- Goal -
Each line containing the word "part" needs to be copied.

- Recorded information -
## BEGIN

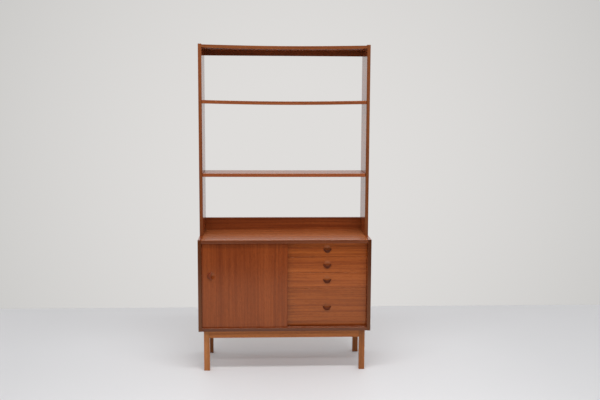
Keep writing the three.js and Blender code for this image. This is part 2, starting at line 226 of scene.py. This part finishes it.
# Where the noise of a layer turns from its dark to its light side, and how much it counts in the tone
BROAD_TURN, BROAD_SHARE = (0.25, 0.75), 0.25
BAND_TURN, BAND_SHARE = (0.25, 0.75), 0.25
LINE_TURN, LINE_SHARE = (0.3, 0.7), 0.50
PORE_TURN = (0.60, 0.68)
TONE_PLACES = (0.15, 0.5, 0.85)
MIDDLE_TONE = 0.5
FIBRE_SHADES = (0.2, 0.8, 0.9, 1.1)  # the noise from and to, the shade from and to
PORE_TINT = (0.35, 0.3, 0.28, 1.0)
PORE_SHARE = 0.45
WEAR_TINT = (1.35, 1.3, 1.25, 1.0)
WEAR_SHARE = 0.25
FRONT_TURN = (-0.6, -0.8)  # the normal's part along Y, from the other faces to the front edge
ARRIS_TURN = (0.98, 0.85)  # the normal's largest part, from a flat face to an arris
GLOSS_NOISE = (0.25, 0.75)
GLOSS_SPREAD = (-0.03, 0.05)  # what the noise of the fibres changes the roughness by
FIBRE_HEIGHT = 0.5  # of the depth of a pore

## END

- Result -
Keep writing the three.js and Blender code for this image. This is part 2, starting at line 226 of scene.py. This part finishes it.
FRONT_TURN = (-0.6, -0.8)  # the normal's part along Y, from the other faces to the front edge
ARRIS_TURN = (0.98, 0.85)  # the normal's largest part, from a flat face to an arris